The government finds significance in the fact that the Bostick court recognized a trial court’s authority in “limited circumstances” to give a lesser included offense instruction sua sponte. Id. at 920 n. 13. The judge here, though, did not exercise any such authority, instead leaving it to the parties, “according to [their] own tactical plan[s],” id. at 920, whether to present the manslaughter charge to the jury. Of course, in light of Lee’s request for the charge on mitigating circumstances, the judge could properly have allowed the prosecution to reconsider its decision regarding manslaughter. Also, the issue before us would be harder if the judge, exercising discretion, had declined Lee’s request because of the risk of jury confusion from a last-minute major revision of the jury instructions to include both mitigation at Lee’s request and manslaughter at the prosecutor’s. But neither action took place. Instead the judge rejected Lee’s request, contrary to Bostick, because no one had requested the man*1145slaughter charge. Accordingly, we must reverse Lee’s conviction.
In setting aside the conviction, Bostick “remanded for further proceedings,” which it understood to mean a new trial (absent an intervening plea of guilty). See id. at 920-21 n. 15 (declining to consider additional claims of error involving “matters whose reoccurrence is problematical in a new trial”). Here we have considered, as an alternative, whether the government may be afforded the choice of either a new trial or accepting entry of a verdict on the lesser charge of armed voluntary manslaughter.

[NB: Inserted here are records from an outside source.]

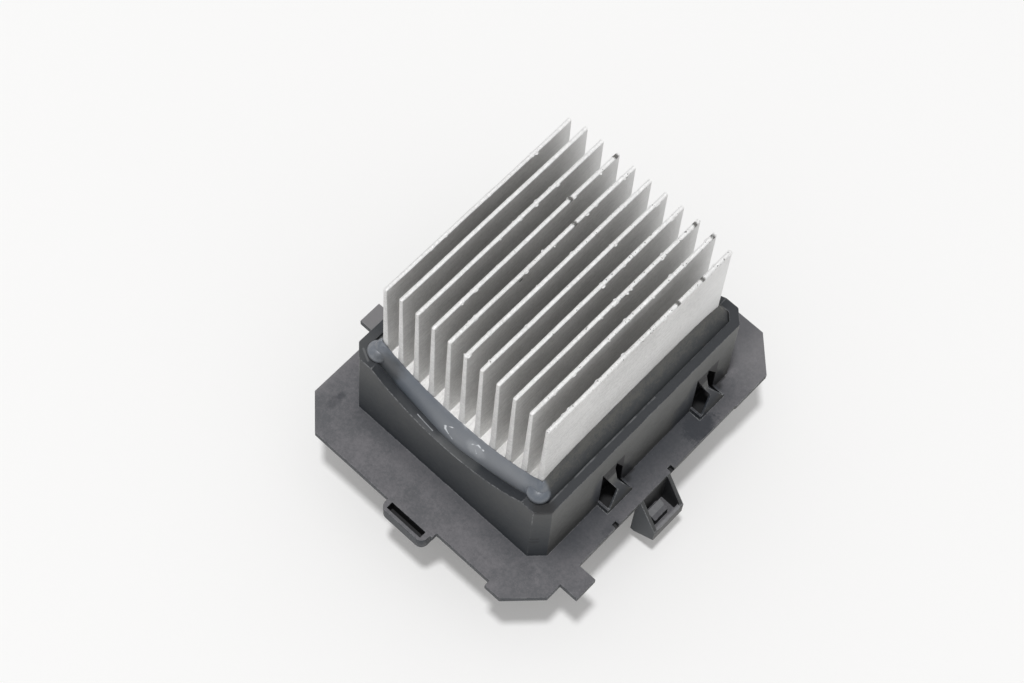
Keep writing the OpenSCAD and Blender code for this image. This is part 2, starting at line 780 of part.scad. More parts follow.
// Terminal: a flat blade with a pointed end, a shoulder on the floor and tails through the board
module terminal(x, y, w, wide) {
  hw = w / 2;
  tip = 1.2;
  tail_top = board_top_z + tail_over;
  half_t = blade_t / 2;
  blade = [
    [x - hw, 0], [x - hw, -blade_reach + tip], [x - hw + tip, -blade_reach],
    [x + hw - tip, -blade_reach], [x + hw, -blade_reach + tip], [x + hw, 0]
  ];
  swept_y(blade, y - half_t, y + half_t);
  block([x - hw - shoulder_over, y - half_t, 0], [x + hw + shoulder_over, y + half_t, shoulder_h]);
  tails = wide ? [-tail_spread, tail_spread] : [0];
  for (d = tails)
    block([x + d - tail_w / 2, y - half_t, shoulder_h], [x + d + tail_w / 2, y + half_t, tail_top]);
}

module power_blade(i) {
  color([0.78, 0.74, 0.6]) terminal(blade_xs[i], power_y, blade_w, true);
}

module signal_pin(i) {
  color([0.78, 0.74, 0.6]) terminal(pin_xs[i], signal_y, pin_w, false);
}

// Insulating pad between a transistor and the heat sink, side -1 or 1
module insulating_pad(side) {
  over = 0.8;
  hw = transistor_w / 2 + over;
  y0 = transistor_body_y - transistor_body_len - over;
  y1 = transistor_body_y + transistor_tab_len + over;
  color([0.75, 0.78, 0.8])
    difference() {
      block([side * transistor_x - hw, y0, pad_bottom_z], [side * transistor_x + hw, y1, sink_seat_z]);
      translate([side * transistor_x, transistor_screw_y, pad_bottom_z - cut])
        cylinder(r = screw_r + plain_room, h = pad_t + 2 * cut);
    }
}

// Power transistor: metal tab, moulded body and three bent leads, on side -1 or 1
module power_transistor(side) {
  x = side * transistor_x;
  hw = transistor_w / 2;
  body_y0 = transistor_body_y - transistor_body_len;
  tab_y1 = transistor_body_y + transistor_tab_len;
  tab_bottom = pad_bottom_z - transistor_tab_t;
  lead_z = pad_bottom_z - lead_drop;
  lead_low = board_bottom_z - lead_below;
  color([0.2, 0.2, 0.22])
    difference() {
      union() {
        block([x - hw, transistor_body_y - 1, tab_bottom], [x + hw, tab_y1, pad_bottom_z]);
        block([x - hw, body_y0, pad_bottom_z - transistor_t], [x + hw, transistor_body_y, pad_bottom_z]);
        for (k = [-1:1]) {
          lx = x + k * lead_pitch - lead_w / 2;
          block([lx, lead_y - lead_t / 2, lead_z], [lx + lead_w, body_y0, lead_z + lead_t]);
          block([lx, lead_y - lead_t / 2, lead_low], [lx + lead_w, lead_y + lead_t / 2, lead_z]);
        }
      }
      translate([x, transistor_screw_y, tab_bottom - cut])
        cylinder(r = screw_r + plain_room, h = transistor_tab_t + 2 * cut);
    }
}

// Pan-head screw pointing up from a bearing face at z into the heat sink's underside
module pan_screw(x, y, z) {
  cross_w = 0.7;
  cross_len = 3.2;
  cross_depth = 1;
  edge = 0.7;
  shank = sink_seat_z - z + tapped_depth - thread_runout;
  translate([x, y, z]) {
    cylinder(r = screw_r, h = shank);
    difference() {
      translate([0, 0, -screw_head_h])
        rotate_extrude()
          polygon([
            [0, 0], [screw_head_r - edge, 0], [screw_head_r, edge],
            [screw_head_r, screw_head_h], [0, screw_head_h]
          ]);
      for (a = [0, 90])
        translate([0, 0, -screw_head_h + (cross_depth - cut) / 2])
          rotate([0, 0, a])
            cube([cross_len, cross_w, cross_depth + cut], center = true);
    }
  }
}

module transistor_screws() {
  color([0.7, 0.7, 0.68])
    for (s = [-1, 1]) pan_screw(s * transistor_x, transistor_screw_y, pad_bottom_z - transistor_tab_t);
}

module board_screws() {
  color([0.7, 0.7, 0.68])
    for (s = [-1, 1], t = [-1, 1]) pan_screw(s * board_screw_x, t * board_screw_y, board_bottom_z);
}

module board_spacers() {
  color([0.75, 0.65, 0.35])
    for (s = [-1, 1], t = [-1, 1])
      translate([s * board_screw_x, t * board_screw_y, board_top_z])
        difference() {
          cylinder(r = spacer_r, h = spacer_len, $fn = 6);
          translate([0, 0, -cut]) cylinder(r = screw_r + plain_room, h = spacer_len + 2 * cut);
        }
}

// Shunt: a bent strip of resistance alloy
module shunt_resistor() {
  top = board_top_z + shunt_h;
  low = board_bottom_z - lead_below;
  out = shunt_half_span + shunt_t / 2;
  in = shunt_half_span - shunt_t / 2;
  strip = [
    [-out, low], [-in, low], [-in, top - shunt_t], [in, top - shunt_t],
    [in, low], [out, low], [out, top], [-out, top]
  ];
  color([0.6, 0.5, 0.42])
    translate([shunt_at.x, 0, 0]) swept_y(strip, shunt_at.y - shunt_w / 2, shunt_at.y + shunt_w / 2);
}

// Electrolytic capacitor lying on the board, its two leads bent down through it
capacitor_lead_x = capacitor_at.x - capacitor_len / 2 - capacitor_lead_out;
module electrolytic_capacitor() {
  crimp_r = 0.4;
  crimp_at = 1.6;
  low = board_bottom_z - lead_below;
  z = board_top_z + capacitor_r;
  color([0.16, 0.17, 0.2]) {
    translate([capacitor_at.x - capacitor_len / 2, capacitor_at.y, z])
      rotate([0, 90, 0])
        difference() {
          cylinder(r = capacitor_r, h = capacitor_len);
          translate([0, 0, crimp_at]) rotate_extrude() translate([capacitor_r, 0]) circle(crimp_r, $fn = 24);
        }
    for (s = [-1, 1])
      translate([capacitor_lead_x, capacitor_at.y + s * radial_lead_half_pitch, 0]) {
        translate([0, 0, z])
          rotate([0, 90, 0])
            cylinder(r = capacitor_lead_r, h = capacitor_lead_out, $fn = 24);
        translate([0, 0, low]) cylinder(r = capacitor_lead_r, h = z - low + capacitor_lead_r, $fn = 24);
      }
  }
}

// Rectangular block that stands on the board, its lower face raised by lift
module surface_part(at, size, lift = 0) {
  block(
    [at.x - size.x / 2, at.y - size.y / 2, board_top_z + lift],
    [at.x + size.x / 2, at.y + size.y / 2, board_top_z + size.z]
  );
}

module suppressor_diode() {
  color([0.15, 0.15, 0.16]) {
    surface_part(diode_at, diode_body, body_lift);
    surface_part(diode_at, diode_lead);
  }
}

module driver_chip() {
  color([0.13, 0.13, 0.14]) {
    surface_part(driver_at, driver_body, body_lift);
    for (k = [-3:3]) surface_part([driver_at.x + k * driver_lead_pitch, driver_at.y], driver_lead);
  }
}

// Thermistor bead, on two leads that hold it against the heat sink
module thermistor() {
  z = sink_seat_z - thermistor_r;
  low = board_bottom_z - lead_below;
  color([0.2, 0.45, 0.55]) {
    translate([thermistor_at.x, thermistor_at.y, z]) sphere(thermistor_r);
    for (s = [-1, 1])
      translate([thermistor_at.x + s * radial_lead_half_pitch, thermistor_at.y, low])
        cylinder(r = thermistor_lead_r, h = z - low, $fn = 24);
  }
}

module chip_resistors() {
  first_x = -(chip_resistor_count - 1) * chip_resistor_pitch / 2;
  color([0.1, 0.1, 0.11])
    for (i = [0:chip_resistor_count - 1])
      surface_part([first_x + i * chip_resistor_pitch, chip_resistor_y], chip_resistor_size);
}

module chip_capacitors() {
  color([0.65, 0.52, 0.38])
    for (s = [-1, 1], i = [0:1])
      surface_part(
        [s * (chip_capacitor_x + i * chip_capacitor_pitch), chip_capacitor_y], chip_capacitor_size
      );
}

housing();
heat_sink();
potting();
circuit_board();
insulating_pad(-1);  // left_insulating_pad
insulating_pad(1);  // right_insulating_pad
power_transistor(-1);  // left_power_transistor
power_transistor(1);  // right_power_transistor
transistor_screws();
board_spacers();
board_screws();
power_blade(0);  // battery_blade
power_blade(1);  // ground_blade
power_blade(2);  // motor_supply_blade
power_blade(3);  // motor_return_blade
signal_pin(0);  // control_pin
signal_pin(1);  // sense_pin
signal_pin(2);  // diagnostic_pin
shunt_resistor();
electrolytic_capacitor();
suppressor_diode();
driver_chip();
thermistor();
chip_resistors();
chip_capacitors();
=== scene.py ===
"""Looks of a blower motor resistor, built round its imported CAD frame.

Lengths are in metres, in the part's own frame: +Z runs up the fins, +Y away from the slotted loop
and +X towards the latch bracket. The frame's solids keep their places. The heat sink, the potting
and the carrier are shown by finer pieces of the same size, and every other solid is dressed.
"""

from __future__ import annotations

import logging
import math
from dataclasses import dataclass, field, fields, replace
from enum import Enum
from functools import reduce
from typing import Callable, ClassVar, Iterable, Mapping, Sequence, Union

import bmesh
import bpy
import numpy as np
from mathutils import Matrix, Vector


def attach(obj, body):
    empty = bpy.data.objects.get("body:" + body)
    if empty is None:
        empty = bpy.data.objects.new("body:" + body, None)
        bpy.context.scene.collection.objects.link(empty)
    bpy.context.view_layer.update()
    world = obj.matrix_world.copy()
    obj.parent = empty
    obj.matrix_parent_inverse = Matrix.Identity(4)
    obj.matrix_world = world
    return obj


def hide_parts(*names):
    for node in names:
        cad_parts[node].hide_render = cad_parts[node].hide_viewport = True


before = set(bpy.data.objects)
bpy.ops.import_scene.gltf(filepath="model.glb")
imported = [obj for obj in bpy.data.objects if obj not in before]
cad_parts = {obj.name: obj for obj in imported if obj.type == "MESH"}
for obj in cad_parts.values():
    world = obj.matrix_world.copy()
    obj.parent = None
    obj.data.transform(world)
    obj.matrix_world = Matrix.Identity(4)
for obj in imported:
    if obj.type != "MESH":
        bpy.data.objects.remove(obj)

LOG = logging.getLogger("blower_motor_resistor")
MM = 0.001
Colour = tuple[float, float, float]
Point = tuple[float, float, float]
Box = tuple[Point, Point]
Waves = tuple[tuple[float, float, float, float], ...]
Socket = bpy.types.NodeSocket


# Node trees written as Python expressions


def maths(operation: str, turned: bool = False) -> Callable[..., "Wire"]:
    """Makes a method of Wire that adds one Math node.

    Args:
        operation: Blender's name of the operation.
        turned: True where the wire stands to the right of the other number.

    Returns:
        The method.
    """

    def method(self: "Wire", *others: "Feed") -> "Wire":
        """Result of the operation."""
        return self.sheet.math(operation, *((*others, self) if turned else (self, *others)))

    return method


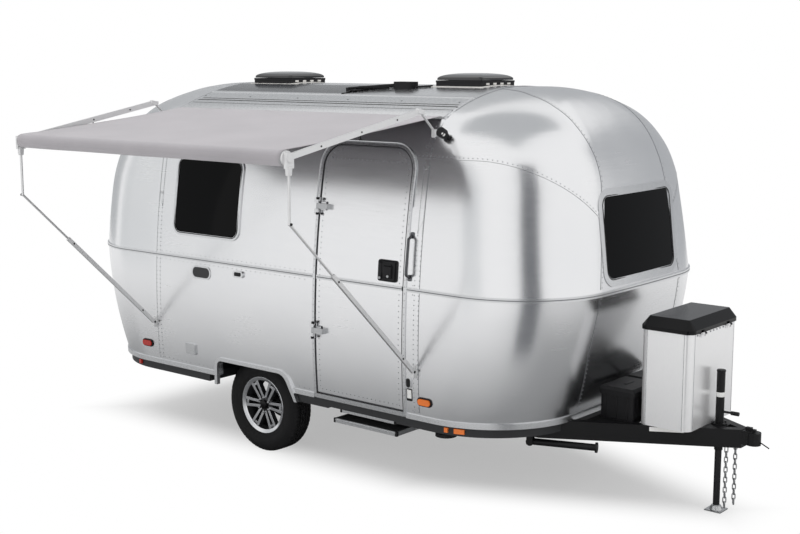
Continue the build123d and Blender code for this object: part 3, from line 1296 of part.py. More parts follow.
def build_step():
    brackets, upper_links, lower_links = [], [], []
    treads = {}
    for sign in (-1, 1):
        r, back = STEP_HANGER
        hang = side_plate(0, STEP_P, (STEP_PIVOT_Y + 2 * CLEAR, STEP_PIVOT_Z), r, sign)
        x = STEP_X0 if sign < 0 else STEP_X1 - STEP_PLATE
        y0, y1 = STEP_PIVOT_Y - r, STEP_PIVOT_Y + back
        hang = hang + box(x, x + STEP_PLATE, y0, y1, STEP_PIVOT_Z, STEP_ROOF_Z)
        brackets.append(hang + step_pin(STEP_P, STEP_PIN_R, 0, -1, sign))
        bores = step_pin(STEP_P, STEP_PIN_R + PIN_FIT, 6, -6, sign)
        bores = bores + step_pin(STEP_Q, STEP_PIN_R + PIN_FIT, 6, -6, sign)
        upper_links.append(side_plate(-1, STEP_P, STEP_Q, STEP_LINK_R, sign) - bores)
        bores = step_pin(STEP_R2, STEP_PIN_R + PIN_FIT, 6, -6, sign)
        bores = bores + step_pin(STEP_Q, STEP_PIN_R + PIN_FIT, 6, -6, sign)
        lower_links.append(side_plate(1, STEP_Q, STEP_R2, STEP_LINK_R, sign) - bores)
        for name, layer, pin, y0, z0, arm_z in TREADS:
            arm = side_plate(layer, pin, (STEP_ARM_Y, z0 + arm_z), STEP_ARM_R, sign)
            treads[(name, sign)] = arm + step_pin(pin, STEP_PIN_R, max(layer, 1), min(layer, 1), sign)
    for name, layer, pin, y0, z0, arm_z in TREADS:
        inner = STEP_PLATE - layer * STEP_PITCH
        x0, x1, y1, z1 = STEP_X0 + inner, STEP_X1 - inner, STEP_TREAD_BACK_Y, z0 + STEP_TREAD_H
        t = STEP_TREAD_T
        tread = box(x0 - STEP_PLATE, x1 + STEP_PLATE, y0, y1, z0, z1)
        tread = tread - box(x0 + t, x1 - t, y0 + t, FAR, 0, z1 - STEP_TREAD_TOP_T)
        save("step_tread_" + name, tread + treads[(name, -1)] + treads[(name, 1)])
    save("step_link_upper", *upper_links)
    save("step_link_lower", *lower_links)
    return brackets


# ---- waste outlet under the floor, with its cap ---------------------------


def build_drain():
    pipe = rod((DRAIN_X, DRAIN_Y, DRAIN_LOW_Z), (DRAIN_X, DRAIN_Y, SILL_Z - BELLY_DROP), DRAIN_R)
    cap = rod((DRAIN_X, DRAIN_Y, DRAIN_LOW_Z), (DRAIN_X, DRAIN_Y, DRAIN_LOW_Z + DRAIN_CAP_T), DRAIN_CAP_R)
    save("drain_outlet", pipe + cap)


# ---- lamps and small wall fittings --------------------------------------
# side, centre x, centre z, width, height, corner radius, how far it stands out
MARKERS = ((-1, 1790.0, 743.0, 104.0, 44.0, 20.0, 18.0),
           (1, 1790.0, 743.0, 104.0, 44.0, 20.0, 18.0),
           (-1, -1110.0, 757.0, 104.0, 44.0, 20.0, 18.0),
           (1, -1110.0, 757.0, 104.0, 44.0, 20.0, 18.0))
FITTINGS = (("badge_plate", -440.0, 1410.0, 215.0, 104.0, 50.0, 5.0),
            ("door_catch", -20.0, 1440.0, 110.0, 52.0, 25.0, 14.0),
            ("outlet_hood", -580.0, 780.0, 110.0, 90.0, 10.0, 16.0),
            ("inlet_cap", 1656.0, 862.0, 42.0, 74.0, 20.0, 12.0),
            ("blank_label", 1656.0, 775.0, 48.0, 84.0, 8.0, 1.5))

# y from, y to, z from, z to, corner radius, how far it stands out, what it is
TAIL_PADS = ((-700.0, -520.0, 860.0, 1010.0, 30.0, 16.0, "lamp"),
             (520.0, 700.0, 860.0, 1010.0, 30.0, 16.0, "lamp"),
             (-160.0, 160.0, 800.0, 970.0, 12.0, 5.0, "plate"))


# end of the body, degrees round its corner, length
SKIRT_LAMPS = ((NOSE, 10.0, 26.0),
               (NOSE, 18.0, 74.0),
               (TAIL, 11.0, 30.0))


def build_lamps():
    lamps = []
    for side, x, z, w, h, r, proud in MARKERS:
        lamps.append(skin_pad(side, x - w / 2, x + w / 2, z - h / 2, z + h / 2, r, proud))
    pads = []
    for name, x, z, w, h, r, proud in FITTINGS:
        pads.append(skin_pad(-1, x - w / 2, x + w / 2, z - h / 2, z + h / 2, r, proud))
    tail_skin = CAPS_OUT[(TAIL, False)]
    for y0, y1, z0, z1, r, proud, group in TAIL_PADS:
        prism = rounded_hole(y0, y1, z0, z1, r, END_PLANE[-1], FAR)
        group_list = lamps if group == "lamp" else pads
        group_list.append((lower_form(TAIL, -proud) - tail_skin) & prism)
    save("wall_fittings", *pads)

    rc = CORNER_R - BELLY_INSET
    skirt_z = SILL_Z - BELLY_DROP / 2
    low = []
    for end, angle, w in SKIRT_LAMPS:
        cx, b = end.turns(SILL_Z, BELLY_INSET, False)[0]
        a = radians(angle)
        for sign in (-1, 1):
            out = Vector(end.sign * sin(a), sign * cos(a), 0)
            foot = Vector(end.sign * cx, sign * (b - rc), skirt_z)
            plane = Plane(origin=foot + out * rc, x_dir=(-out.Y, out.X, 0), z_dir=out)
            low.append(plane * Pos(0, 0, SKIRT_LAMP_OUT) * Box(w, SKIRT_LAMP_H, SKIRT_LAMP_T))
    belly = plan_slab(SILL_Z - BELLY_DROP, SILL_Z, BELLY_INSET, SILL_Z)
    save("marker_lamps", *(lamps + [lamp - belly for lamp in low]))

    x, z = PORCH_X, PORCH_Z
    out = Vector(0, -cos(radians(PORCH_TILT)), sin(radians(PORCH_TILT)))
    root = Vector(x, PORCH_SINK - half_width(z), z)
    neck, tip = root + out * PORCH_NECK, root + out * PORCH_REACH
    lamp = rod(root, neck, PORCH_NECK_R) + rod(neck, tip, PORCH_R)
    save("porch_lamp", lamp - middle_form(-SEAT, x - PORCH_REACH, x + PORCH_REACH))


def main():
    build_shell()
    leaf_belt = build_belt()
    frame = build_frame()
    build_sill(frame)
    build_floor(frame)
    build_windows()
    build_door(leaf_belt)
    build_grab()
    build_axle()
    build_wheels()
    build_awning()
    build_roof()
    build_coupler()
    build_jack()
    build_chains()
    build_gas()
    build_batteries()
    save("underbody_brackets", *(build_stabilisers() + build_step()))
    build_drain()
    build_lamps()


main()
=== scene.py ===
"""Looks for the travel caravan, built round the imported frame. Metres, +X forward, +Y street side, +Z up."""
import math

import bpy
from mathutils import Matrix, Vector, noise
from mathutils.bvhtree import BVHTree


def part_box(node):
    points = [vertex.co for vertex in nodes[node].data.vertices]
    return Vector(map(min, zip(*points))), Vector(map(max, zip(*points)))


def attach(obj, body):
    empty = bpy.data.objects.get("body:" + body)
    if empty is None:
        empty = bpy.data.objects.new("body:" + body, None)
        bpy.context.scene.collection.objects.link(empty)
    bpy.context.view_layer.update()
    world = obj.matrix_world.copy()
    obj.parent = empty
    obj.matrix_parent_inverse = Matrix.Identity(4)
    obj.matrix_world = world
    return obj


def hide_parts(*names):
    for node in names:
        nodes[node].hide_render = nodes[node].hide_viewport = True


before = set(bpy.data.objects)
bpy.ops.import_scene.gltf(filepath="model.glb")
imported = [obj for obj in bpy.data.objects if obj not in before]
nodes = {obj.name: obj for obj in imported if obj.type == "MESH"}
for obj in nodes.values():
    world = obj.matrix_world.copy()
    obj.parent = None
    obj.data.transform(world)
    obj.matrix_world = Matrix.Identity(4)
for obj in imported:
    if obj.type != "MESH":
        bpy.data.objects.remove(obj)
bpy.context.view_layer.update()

# ---- camera, studio -----------------------------------------------------
CAMERA_AT = Vector((7.115, -7.980, 3.065))
CAMERA_AZIMUTH = math.radians(39.375)
CAMERA_DOWN = math.radians(9.141)
CAMERA_LENS = 58.31


def linear(code):
    """sRGB hex code to the linear colour that the shaders want"""
    values = [int(code[i:i + 2], 16) / 255 for i in (1, 3, 5)]
    return [v / 12.92 if v <= 0.04045 else ((v + 0.055) / 1.055) ** 2.4 for v in values] + [1.0]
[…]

See generally, e.g., Gathy v. United States, 754 A.2d 912, 920 (D.C.2000). We do not adopt that course, primarily because the government has not requested it alternatively in its brief. Without that request, we are not disposed to consider additional claims of error Lee has raised that cause some difficulty and that, as in Bostick, either will not or may not reoccur in a new trial.6
Reversed and remanded for further proceedings.